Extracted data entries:
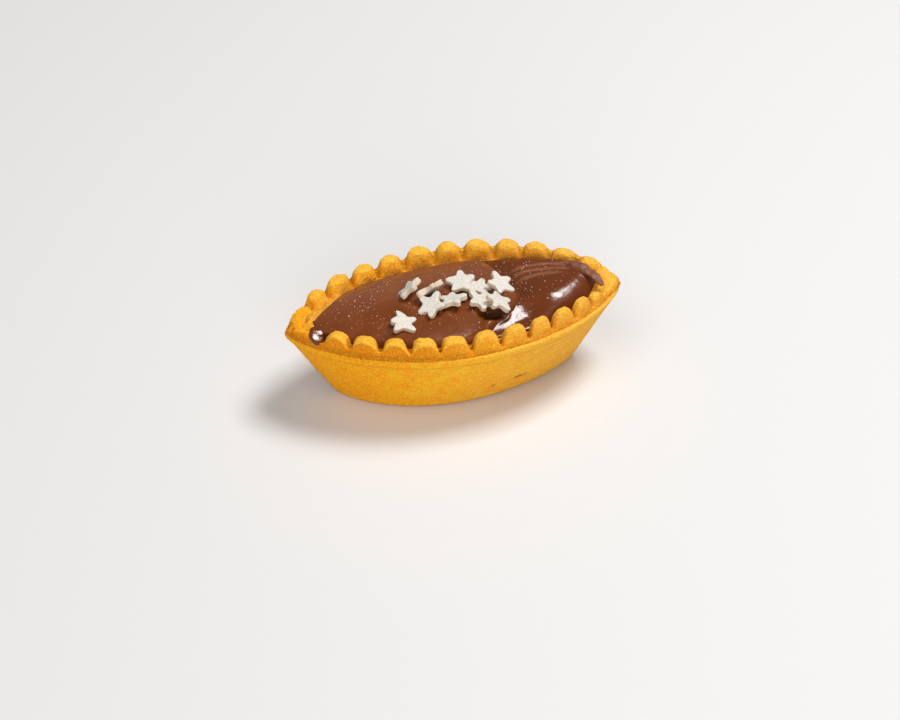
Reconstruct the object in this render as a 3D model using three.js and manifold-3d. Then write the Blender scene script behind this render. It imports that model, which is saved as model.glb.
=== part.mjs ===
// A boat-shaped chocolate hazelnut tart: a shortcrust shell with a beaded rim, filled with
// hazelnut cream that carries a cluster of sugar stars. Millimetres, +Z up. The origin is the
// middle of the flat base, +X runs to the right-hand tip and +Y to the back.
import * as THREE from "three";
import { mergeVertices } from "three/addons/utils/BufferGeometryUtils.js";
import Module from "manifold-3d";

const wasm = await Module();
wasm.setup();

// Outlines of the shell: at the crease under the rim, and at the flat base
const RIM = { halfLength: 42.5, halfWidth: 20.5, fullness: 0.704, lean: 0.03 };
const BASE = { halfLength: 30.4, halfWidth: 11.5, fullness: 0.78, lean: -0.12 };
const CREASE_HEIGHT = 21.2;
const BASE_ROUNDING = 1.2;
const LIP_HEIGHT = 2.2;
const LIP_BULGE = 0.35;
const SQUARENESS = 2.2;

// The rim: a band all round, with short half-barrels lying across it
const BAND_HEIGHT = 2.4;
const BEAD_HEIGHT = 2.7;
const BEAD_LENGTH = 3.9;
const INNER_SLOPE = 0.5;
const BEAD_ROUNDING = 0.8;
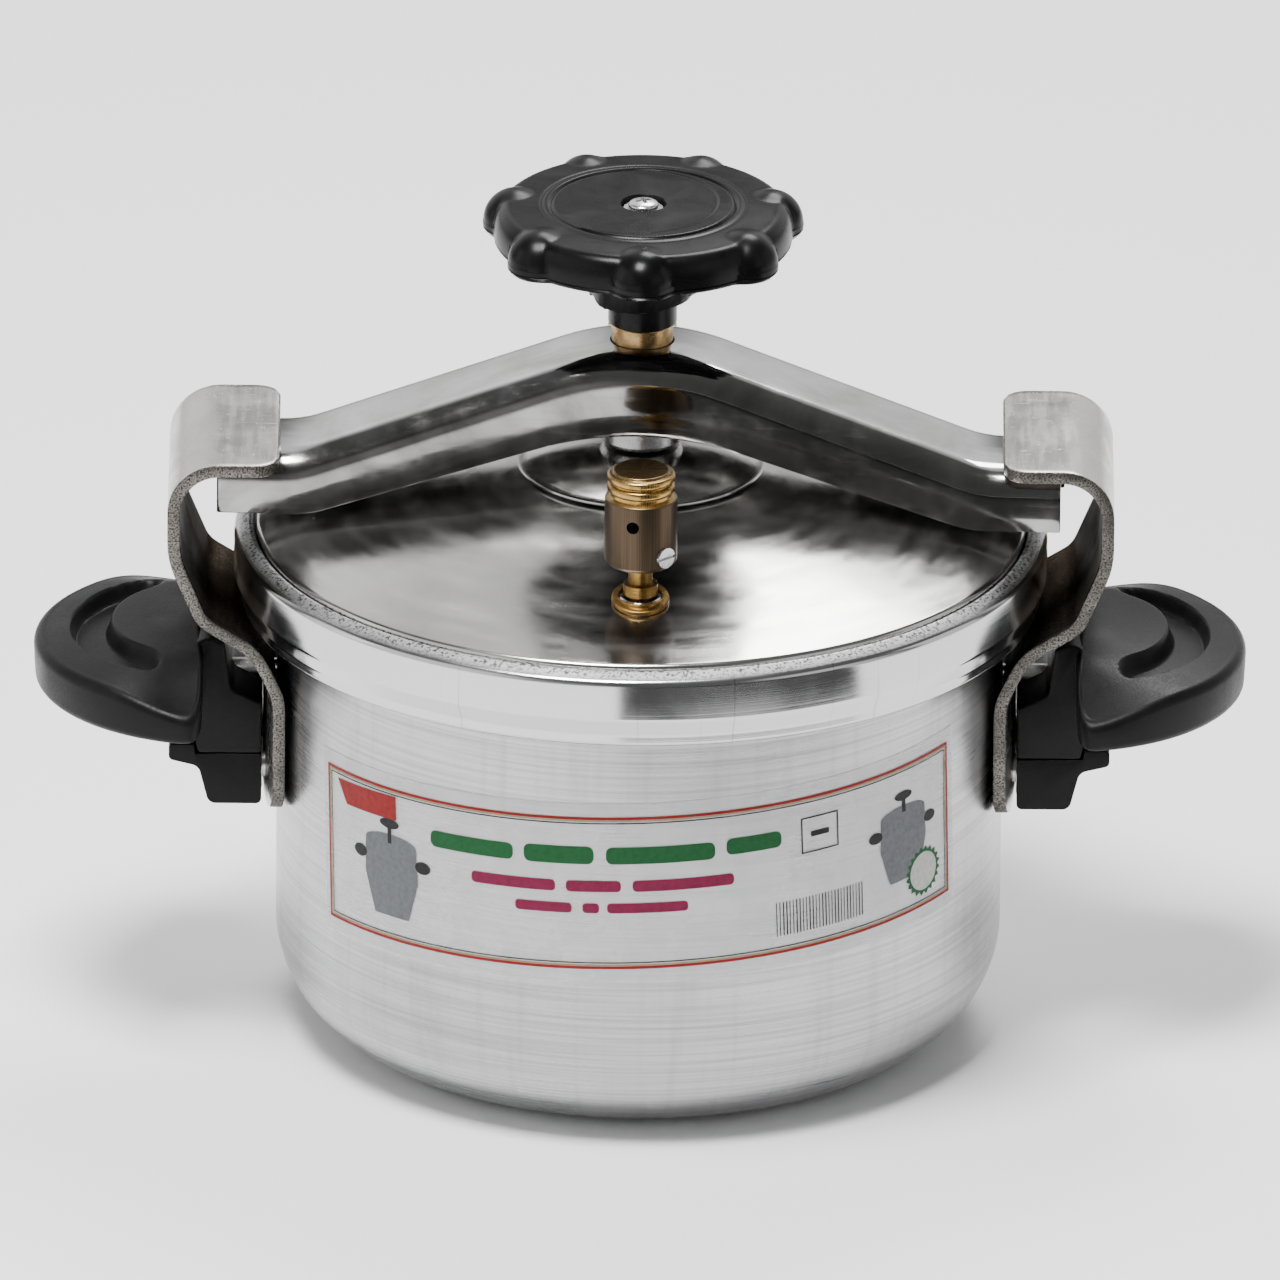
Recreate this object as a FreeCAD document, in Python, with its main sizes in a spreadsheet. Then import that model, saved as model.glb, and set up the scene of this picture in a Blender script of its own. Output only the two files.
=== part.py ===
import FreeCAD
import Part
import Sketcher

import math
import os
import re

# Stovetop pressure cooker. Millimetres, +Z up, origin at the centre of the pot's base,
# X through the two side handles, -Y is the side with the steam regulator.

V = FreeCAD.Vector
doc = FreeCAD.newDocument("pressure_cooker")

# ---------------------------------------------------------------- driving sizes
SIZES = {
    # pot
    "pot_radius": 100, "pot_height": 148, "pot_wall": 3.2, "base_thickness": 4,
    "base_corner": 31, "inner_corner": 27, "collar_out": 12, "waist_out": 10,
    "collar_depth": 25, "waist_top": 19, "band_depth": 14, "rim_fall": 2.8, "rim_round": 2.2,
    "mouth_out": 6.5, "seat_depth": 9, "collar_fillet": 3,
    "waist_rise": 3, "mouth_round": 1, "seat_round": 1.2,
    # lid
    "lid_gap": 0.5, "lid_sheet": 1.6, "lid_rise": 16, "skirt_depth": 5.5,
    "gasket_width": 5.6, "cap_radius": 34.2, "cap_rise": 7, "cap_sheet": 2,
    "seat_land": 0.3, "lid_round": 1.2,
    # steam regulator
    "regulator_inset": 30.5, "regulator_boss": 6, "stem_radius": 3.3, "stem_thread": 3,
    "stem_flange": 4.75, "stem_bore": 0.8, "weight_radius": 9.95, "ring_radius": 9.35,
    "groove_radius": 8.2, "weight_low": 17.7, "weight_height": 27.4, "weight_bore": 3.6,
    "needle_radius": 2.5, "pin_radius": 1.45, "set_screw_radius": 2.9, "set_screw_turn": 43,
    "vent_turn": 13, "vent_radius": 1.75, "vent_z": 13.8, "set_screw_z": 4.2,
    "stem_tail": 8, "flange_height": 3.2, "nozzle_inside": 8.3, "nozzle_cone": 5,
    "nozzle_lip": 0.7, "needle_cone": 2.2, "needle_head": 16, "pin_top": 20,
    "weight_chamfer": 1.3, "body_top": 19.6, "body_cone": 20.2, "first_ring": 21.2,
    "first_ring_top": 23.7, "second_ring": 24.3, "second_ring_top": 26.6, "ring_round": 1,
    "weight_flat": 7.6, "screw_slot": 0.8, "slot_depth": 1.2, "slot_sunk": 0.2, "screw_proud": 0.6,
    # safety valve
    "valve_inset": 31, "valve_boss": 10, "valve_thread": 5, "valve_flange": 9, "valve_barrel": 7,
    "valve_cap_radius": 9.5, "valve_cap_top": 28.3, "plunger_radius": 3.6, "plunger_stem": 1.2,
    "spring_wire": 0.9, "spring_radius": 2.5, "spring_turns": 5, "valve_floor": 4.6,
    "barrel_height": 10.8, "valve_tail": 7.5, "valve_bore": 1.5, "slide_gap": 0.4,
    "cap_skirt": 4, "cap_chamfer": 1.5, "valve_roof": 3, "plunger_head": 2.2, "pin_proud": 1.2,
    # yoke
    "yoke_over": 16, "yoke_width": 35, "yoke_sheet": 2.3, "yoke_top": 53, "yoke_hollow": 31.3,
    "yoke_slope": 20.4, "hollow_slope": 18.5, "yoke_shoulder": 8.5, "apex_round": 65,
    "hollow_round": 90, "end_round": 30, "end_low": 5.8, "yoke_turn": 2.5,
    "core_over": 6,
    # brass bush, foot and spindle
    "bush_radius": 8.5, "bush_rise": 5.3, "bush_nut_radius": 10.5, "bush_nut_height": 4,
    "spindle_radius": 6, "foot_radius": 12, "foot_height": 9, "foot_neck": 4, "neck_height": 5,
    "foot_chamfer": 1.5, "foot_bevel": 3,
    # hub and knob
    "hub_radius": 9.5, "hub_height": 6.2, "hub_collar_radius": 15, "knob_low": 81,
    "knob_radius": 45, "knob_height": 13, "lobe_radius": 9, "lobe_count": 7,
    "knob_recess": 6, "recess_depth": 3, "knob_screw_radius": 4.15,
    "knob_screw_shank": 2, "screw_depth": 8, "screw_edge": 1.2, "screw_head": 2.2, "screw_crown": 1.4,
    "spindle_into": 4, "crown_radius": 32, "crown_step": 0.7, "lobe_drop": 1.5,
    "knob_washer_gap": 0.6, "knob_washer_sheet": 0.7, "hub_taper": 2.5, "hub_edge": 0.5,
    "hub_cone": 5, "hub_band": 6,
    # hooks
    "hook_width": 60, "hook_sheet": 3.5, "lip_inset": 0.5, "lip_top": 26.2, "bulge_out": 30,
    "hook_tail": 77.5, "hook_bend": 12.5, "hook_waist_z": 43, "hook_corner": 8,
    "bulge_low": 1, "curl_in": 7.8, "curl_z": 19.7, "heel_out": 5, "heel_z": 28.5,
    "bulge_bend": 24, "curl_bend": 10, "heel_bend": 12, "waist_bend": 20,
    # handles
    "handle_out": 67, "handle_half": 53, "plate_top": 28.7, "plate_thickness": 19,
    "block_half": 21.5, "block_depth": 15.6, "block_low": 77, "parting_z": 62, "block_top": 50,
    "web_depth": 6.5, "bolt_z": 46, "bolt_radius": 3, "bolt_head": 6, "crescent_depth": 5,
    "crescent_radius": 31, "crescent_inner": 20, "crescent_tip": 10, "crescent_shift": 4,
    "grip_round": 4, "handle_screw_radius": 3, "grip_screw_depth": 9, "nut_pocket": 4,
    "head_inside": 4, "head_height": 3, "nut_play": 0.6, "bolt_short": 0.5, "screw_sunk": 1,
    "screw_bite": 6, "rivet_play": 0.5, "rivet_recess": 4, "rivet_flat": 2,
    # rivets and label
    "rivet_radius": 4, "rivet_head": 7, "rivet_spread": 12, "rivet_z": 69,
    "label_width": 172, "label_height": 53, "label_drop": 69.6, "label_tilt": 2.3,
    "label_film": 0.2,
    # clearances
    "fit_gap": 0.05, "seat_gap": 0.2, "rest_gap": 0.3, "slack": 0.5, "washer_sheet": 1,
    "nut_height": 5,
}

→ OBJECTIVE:
All of the entries above must be quoted exactly.

→ RESPONSE TO THIS TASK:
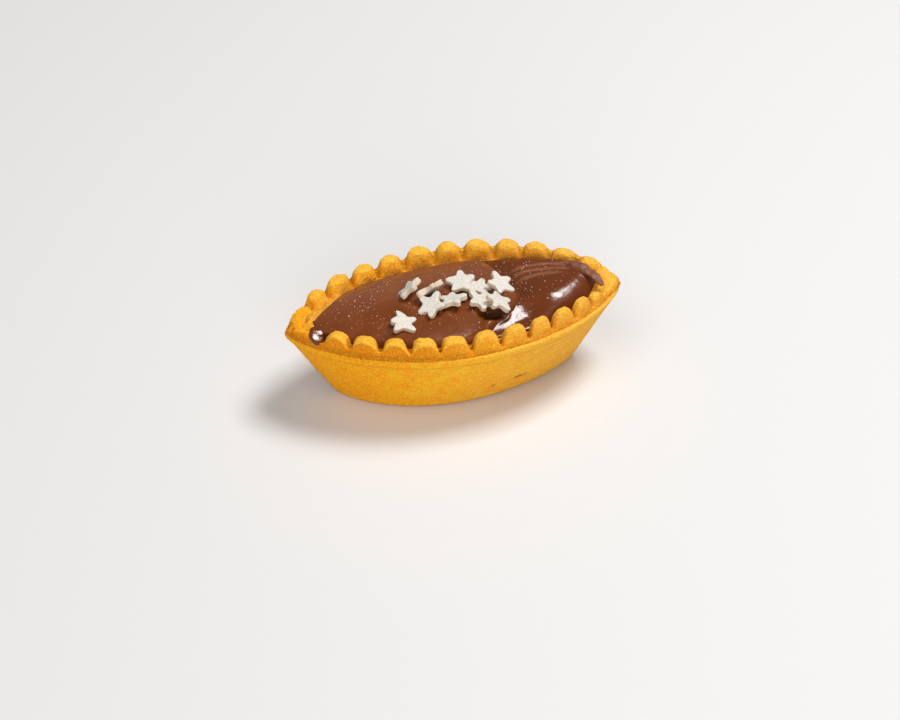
Reconstruct the object in this render as a 3D model using three.js and manifold-3d. Then write the Blender scene script behind this render. It imports that model, which is saved as model.glb.
=== part.mjs ===
// A boat-shaped chocolate hazelnut tart: a shortcrust shell with a beaded rim, filled with
// hazelnut cream that carries a cluster of sugar stars. Millimetres, +Z up. The origin is the
// middle of the flat base, +X runs to the right-hand tip and +Y to the back.
import * as THREE from "three";
import { mergeVertices } from "three/addons/utils/BufferGeometryUtils.js";
import Module from "manifold-3d";

const wasm = await Module();
wasm.setup();

// Outlines of the shell: at the crease under the rim, and at the flat base
const RIM = { halfLength: 42.5, halfWidth: 20.5, fullness: 0.704, lean: 0.03 };
const BASE = { halfLength: 30.4, halfWidth: 11.5, fullness: 0.78, lean: -0.12 };
const CREASE_HEIGHT = 21.2;
const BASE_ROUNDING = 1.2;
const LIP_HEIGHT = 2.2;
const LIP_BULGE = 0.35;
const SQUARENESS = 2.2;

// The rim: a band all round, with short half-barrels lying across it
const BAND_HEIGHT = 2.4;
const BEAD_HEIGHT = 2.7;
const BEAD_LENGTH = 3.9;
const INNER_SLOPE = 0.5;
const BEAD_ROUNDING = 0.8;
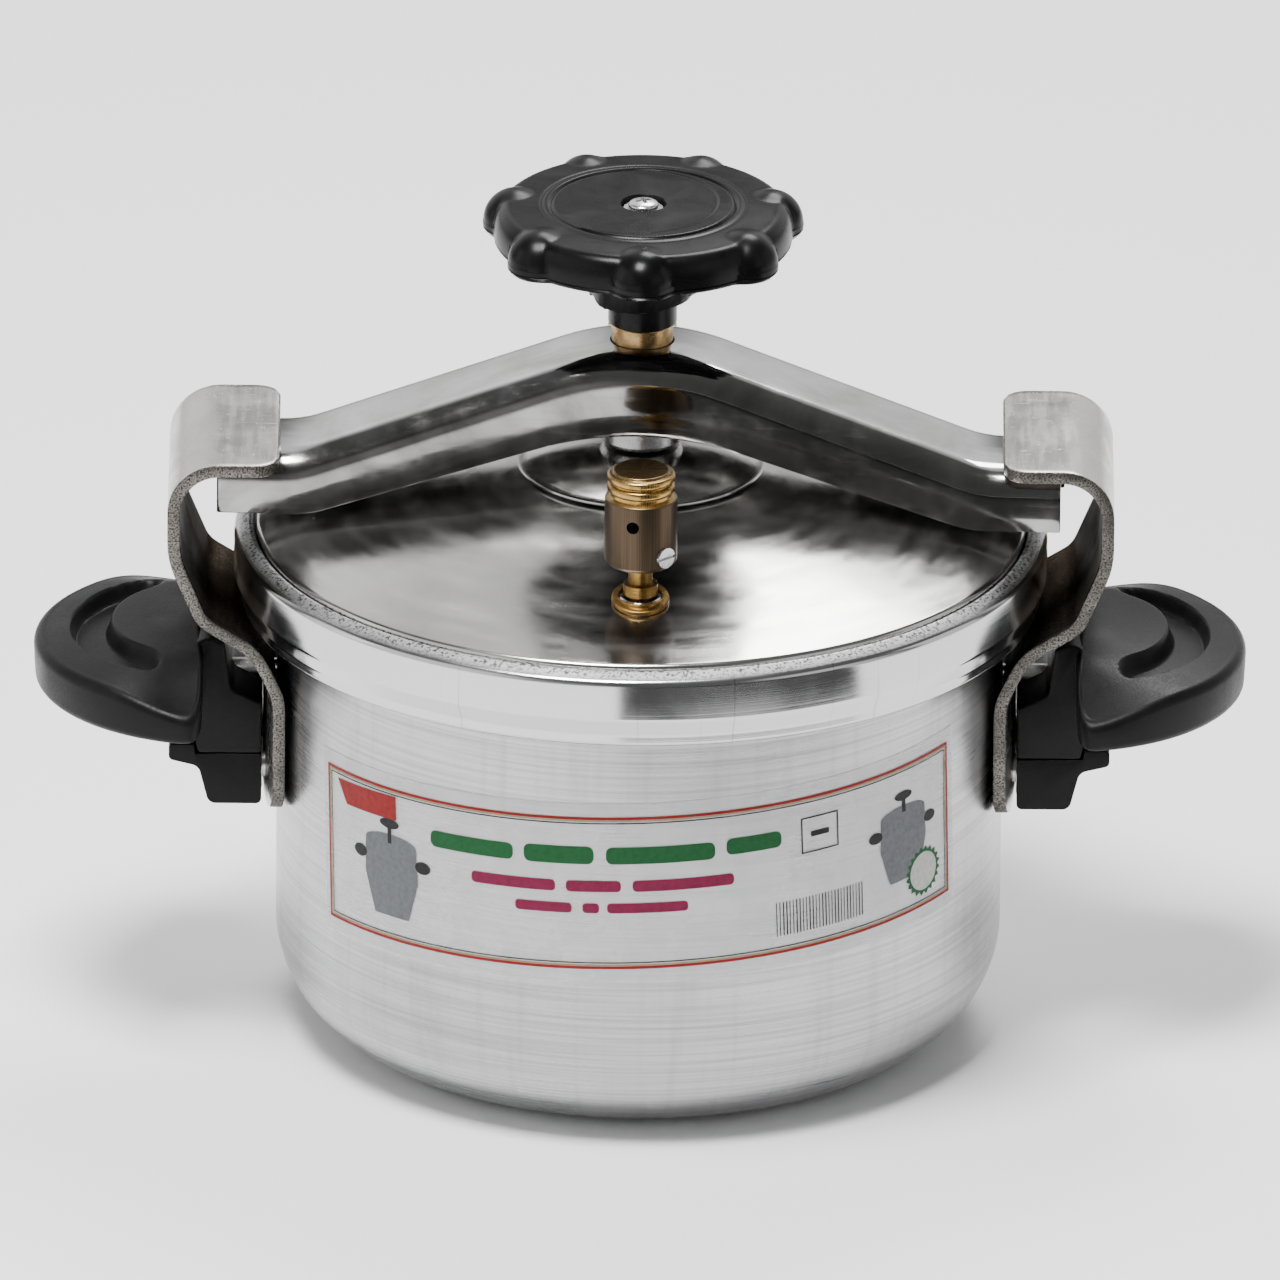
Recreate this object as a FreeCAD document, in Python, with its main sizes in a spreadsheet. Then import that model, saved as model.glb, and set up the scene of this picture in a Blender script of its own. Output only the two files.
=== part.py ===
import FreeCAD
import Part
import Sketcher

import math
import os
import re

# Stovetop pressure cooker. Millimetres, +Z up, origin at the centre of the pot's base,
# X through the two side handles, -Y is the side with the steam regulator.

V = FreeCAD.Vector
doc = FreeCAD.newDocument("pressure_cooker")

# ---------------------------------------------------------------- driving sizes
SIZES = {
    # pot
    "pot_radius": 100, "pot_height": 148, "pot_wall": 3.2, "base_thickness": 4,
    "base_corner": 31, "inner_corner": 27, "collar_out": 12, "waist_out": 10,
    "collar_depth": 25, "waist_top": 19, "band_depth": 14, "rim_fall": 2.8, "rim_round": 2.2,
    "mouth_out": 6.5, "seat_depth": 9, "collar_fillet": 3,
    "waist_rise": 3, "mouth_round": 1, "seat_round": 1.2,
    # lid
    "lid_gap": 0.5, "lid_sheet": 1.6, "lid_rise": 16, "skirt_depth": 5.5,
    "gasket_width": 5.6, "cap_radius": 34.2, "cap_rise": 7, "cap_sheet": 2,
    "seat_land": 0.3, "lid_round": 1.2,
    # steam regulator
    "regulator_inset": 30.5, "regulator_boss": 6, "stem_radius": 3.3, "stem_thread": 3,
    "stem_flange": 4.75, "stem_bore": 0.8, "weight_radius": 9.95, "ring_radius": 9.35,
    "groove_radius": 8.2, "weight_low": 17.7, "weight_height": 27.4, "weight_bore": 3.6,
    "needle_radius": 2.5, "pin_radius": 1.45, "set_screw_radius": 2.9, "set_screw_turn": 43,
    "vent_turn": 13, "vent_radius": 1.75, "vent_z": 13.8, "set_screw_z": 4.2,
    "stem_tail": 8, "flange_height": 3.2, "nozzle_inside": 8.3, "nozzle_cone": 5,
    "nozzle_lip": 0.7, "needle_cone": 2.2, "needle_head": 16, "pin_top": 20,
    "weight_chamfer": 1.3, "body_top": 19.6, "body_cone": 20.2, "first_ring": 21.2,
    "first_ring_top": 23.7, "second_ring": 24.3, "second_ring_top": 26.6, "ring_round": 1,
    "weight_flat": 7.6, "screw_slot": 0.8, "slot_depth": 1.2, "slot_sunk": 0.2, "screw_proud": 0.6,
    # safety valve
    "valve_inset": 31, "valve_boss": 10, "valve_thread": 5, "valve_flange": 9, "valve_barrel": 7,
    "valve_cap_radius": 9.5, "valve_cap_top": 28.3, "plunger_radius": 3.6, "plunger_stem": 1.2,
    "spring_wire": 0.9, "spring_radius": 2.5, "spring_turns": 5, "valve_floor": 4.6,
    "barrel_height": 10.8, "valve_tail": 7.5, "valve_bore": 1.5, "slide_gap": 0.4,
    "cap_skirt": 4, "cap_chamfer": 1.5, "valve_roof": 3, "plunger_head": 2.2, "pin_proud": 1.2,
    # yoke
    "yoke_over": 16, "yoke_width": 35, "yoke_sheet": 2.3, "yoke_top": 53, "yoke_hollow": 31.3,
    "yoke_slope": 20.4, "hollow_slope": 18.5, "yoke_shoulder": 8.5, "apex_round": 65,
    "hollow_round": 90, "end_round": 30, "end_low": 5.8, "yoke_turn": 2.5,
    "core_over": 6,
    # brass bush, foot and spindle
    "bush_radius": 8.5, "bush_rise": 5.3, "bush_nut_radius": 10.5, "bush_nut_height": 4,
    "spindle_radius": 6, "foot_radius": 12, "foot_height": 9, "foot_neck": 4, "neck_height": 5,
    "foot_chamfer": 1.5, "foot_bevel": 3,
    # hub and knob
    "hub_radius": 9.5, "hub_height": 6.2, "hub_collar_radius": 15, "knob_low": 81,
    "knob_radius": 45, "knob_height": 13, "lobe_radius": 9, "lobe_count": 7,
    "knob_recess": 6, "recess_depth": 3, "knob_screw_radius": 4.15,
    "knob_screw_shank": 2, "screw_depth": 8, "screw_edge": 1.2, "screw_head": 2.2, "screw_crown": 1.4,
    "spindle_into": 4, "crown_radius": 32, "crown_step": 0.7, "lobe_drop": 1.5,
    "knob_washer_gap": 0.6, "knob_washer_sheet": 0.7, "hub_taper": 2.5, "hub_edge": 0.5,
    "hub_cone": 5, "hub_band": 6,
    # hooks
    "hook_width": 60, "hook_sheet": 3.5, "lip_inset": 0.5, "lip_top": 26.2, "bulge_out": 30,
    "hook_tail": 77.5, "hook_bend": 12.5, "hook_waist_z": 43, "hook_corner": 8,
    "bulge_low": 1, "curl_in": 7.8, "curl_z": 19.7, "heel_out": 5, "heel_z": 28.5,
    "bulge_bend": 24, "curl_bend": 10, "heel_bend": 12, "waist_bend": 20,
    # handles
    "handle_out": 67, "handle_half": 53, "plate_top": 28.7, "plate_thickness": 19,
    "block_half": 21.5, "block_depth": 15.6, "block_low": 77, "parting_z": 62, "block_top": 50,
    "web_depth": 6.5, "bolt_z": 46, "bolt_radius": 3, "bolt_head": 6, "crescent_depth": 5,
    "crescent_radius": 31, "crescent_inner": 20, "crescent_tip": 10, "crescent_shift": 4,
    "grip_round": 4, "handle_screw_radius": 3, "grip_screw_depth": 9, "nut_pocket": 4,
    "head_inside": 4, "head_height": 3, "nut_play": 0.6, "bolt_short": 0.5, "screw_sunk": 1,
    "screw_bite": 6, "rivet_play": 0.5, "rivet_recess": 4, "rivet_flat": 2,
    # rivets and label
    "rivet_radius": 4, "rivet_head": 7, "rivet_spread": 12, "rivet_z": 69,
    "label_width": 172, "label_height": 53, "label_drop": 69.6, "label_tilt": 2.3,
    "label_film": 0.2,
    # clearances
    "fit_gap": 0.05, "seat_gap": 0.2, "rest_gap": 0.3, "slack": 0.5, "washer_sheet": 1,
    "nut_height": 5,
}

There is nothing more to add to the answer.